Problem requirements:
Emit the entire listing verbatim.

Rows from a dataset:
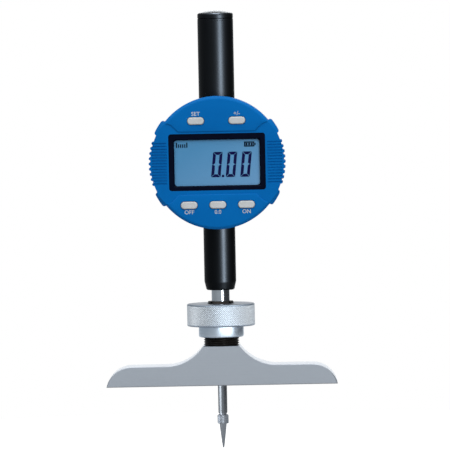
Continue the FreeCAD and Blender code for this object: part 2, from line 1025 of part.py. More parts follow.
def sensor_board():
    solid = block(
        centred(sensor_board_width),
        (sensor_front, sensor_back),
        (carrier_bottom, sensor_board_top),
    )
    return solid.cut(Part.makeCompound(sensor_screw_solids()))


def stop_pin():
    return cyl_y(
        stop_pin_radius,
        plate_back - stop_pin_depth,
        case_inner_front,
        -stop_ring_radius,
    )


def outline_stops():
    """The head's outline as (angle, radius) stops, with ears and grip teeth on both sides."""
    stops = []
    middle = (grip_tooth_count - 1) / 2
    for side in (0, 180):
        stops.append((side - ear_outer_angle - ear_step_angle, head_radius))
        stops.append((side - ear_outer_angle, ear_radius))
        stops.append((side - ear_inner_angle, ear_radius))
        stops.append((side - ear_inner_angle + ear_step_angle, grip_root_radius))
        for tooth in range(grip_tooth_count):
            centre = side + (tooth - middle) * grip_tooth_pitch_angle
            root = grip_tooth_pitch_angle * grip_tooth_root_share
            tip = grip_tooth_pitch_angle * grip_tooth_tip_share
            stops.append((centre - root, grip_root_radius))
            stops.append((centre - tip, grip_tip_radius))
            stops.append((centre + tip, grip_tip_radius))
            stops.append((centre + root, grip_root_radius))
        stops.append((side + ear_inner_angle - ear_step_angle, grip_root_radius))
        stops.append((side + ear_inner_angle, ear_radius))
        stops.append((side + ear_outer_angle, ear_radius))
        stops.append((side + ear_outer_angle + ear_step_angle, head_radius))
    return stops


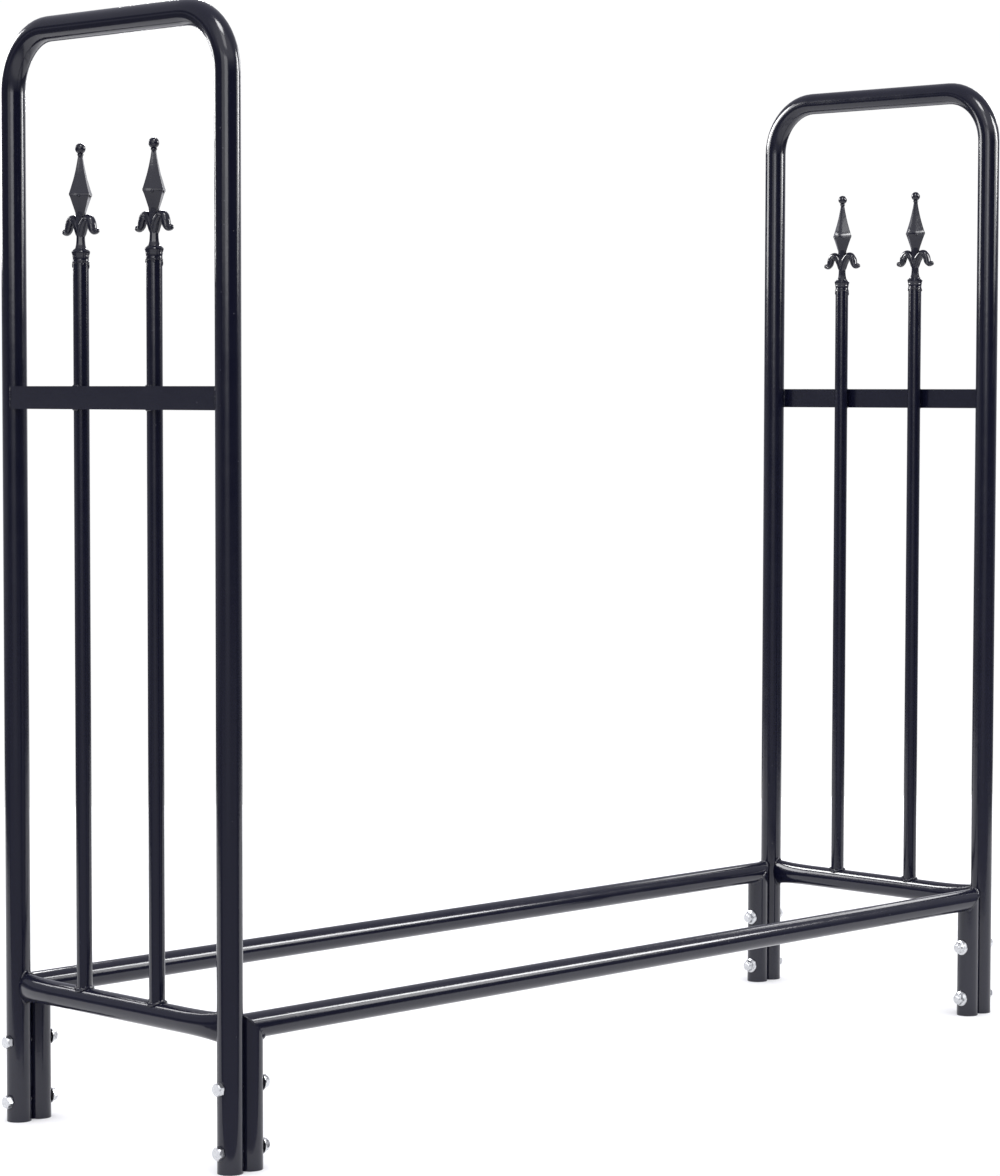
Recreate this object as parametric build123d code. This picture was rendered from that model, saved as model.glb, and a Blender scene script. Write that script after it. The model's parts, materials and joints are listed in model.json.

Exercise answer:
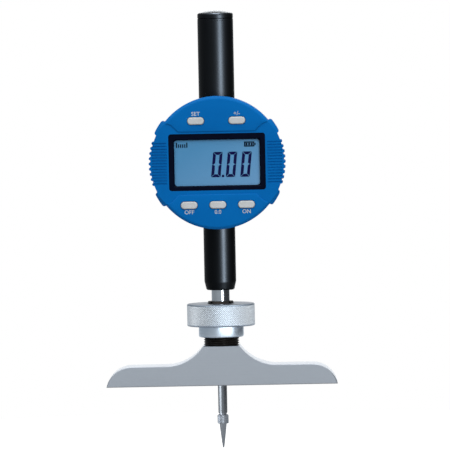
Continue the FreeCAD and Blender code for this object: part 2, from line 1025 of part.py. More parts follow.
def sensor_board():
    solid = block(
        centred(sensor_board_width),
        (sensor_front, sensor_back),
        (carrier_bottom, sensor_board_top),
    )
    return solid.cut(Part.makeCompound(sensor_screw_solids()))


def stop_pin():
    return cyl_y(
        stop_pin_radius,
        plate_back - stop_pin_depth,
        case_inner_front,
        -stop_ring_radius,
    )


def outline_stops():
    """The head's outline as (angle, radius) stops, with ears and grip teeth on both sides."""
    stops = []
    middle = (grip_tooth_count - 1) / 2
    for side in (0, 180):
        stops.append((side - ear_outer_angle - ear_step_angle, head_radius))
        stops.append((side - ear_outer_angle, ear_radius))
        stops.append((side - ear_inner_angle, ear_radius))
        stops.append((side - ear_inner_angle + ear_step_angle, grip_root_radius))
        for tooth in range(grip_tooth_count):
            centre = side + (tooth - middle) * grip_tooth_pitch_angle
            root = grip_tooth_pitch_angle * grip_tooth_root_share
            tip = grip_tooth_pitch_angle * grip_tooth_tip_share
            stops.append((centre - root, grip_root_radius))
            stops.append((centre - tip, grip_tip_radius))
            stops.append((centre + tip, grip_tip_radius))
            stops.append((centre + root, grip_root_radius))
        stops.append((side + ear_inner_angle - ear_step_angle, grip_root_radius))
        stops.append((side + ear_inner_angle, ear_radius))
        stops.append((side + ear_outer_angle, ear_radius))
        stops.append((side + ear_outer_angle + ear_step_angle, head_radius))
    return stops


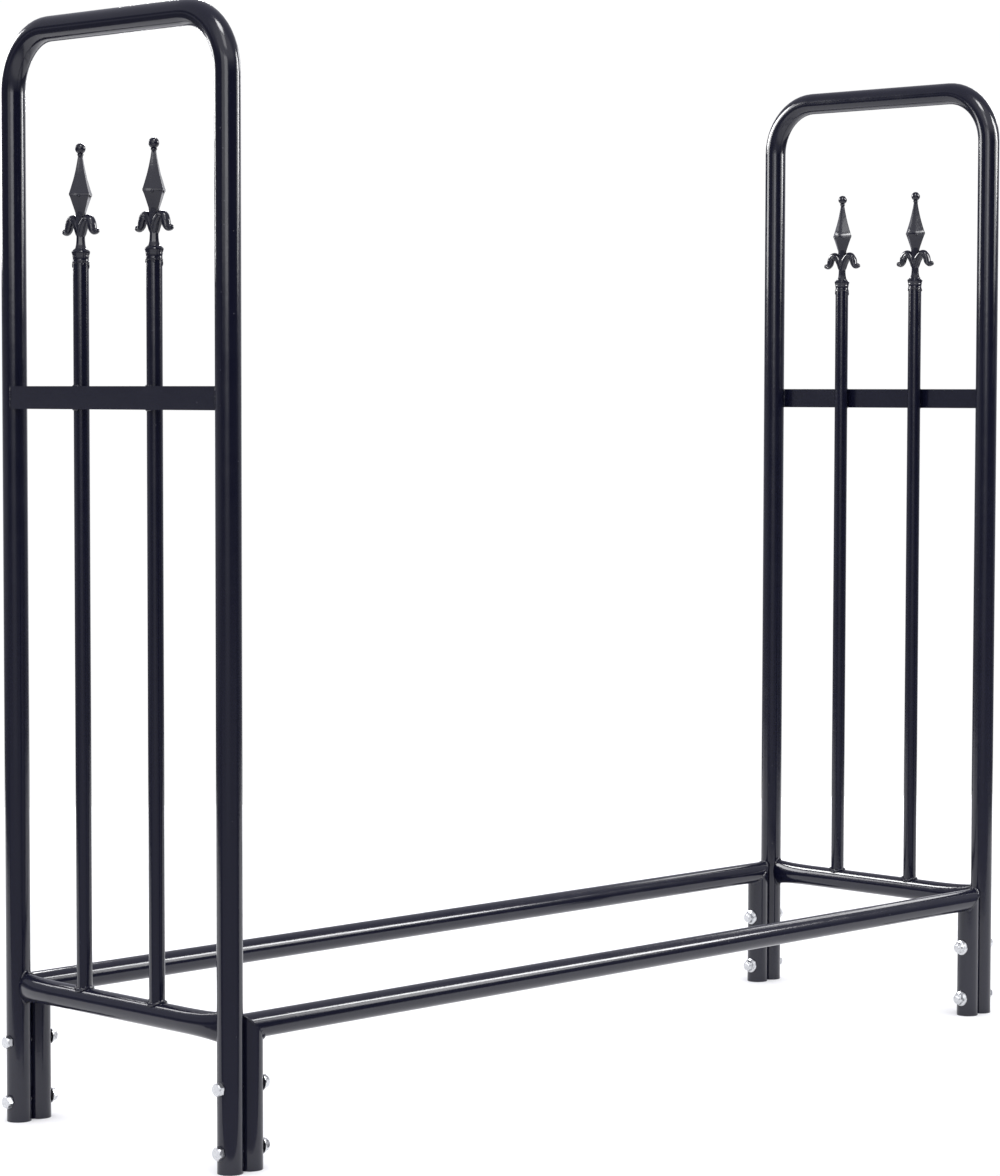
Recreate this object as parametric build123d code. This picture was rendered from that model, saved as model.glb, and a Blender scene script. Write that script after it. The model's parts, materials and joints are listed in model.json.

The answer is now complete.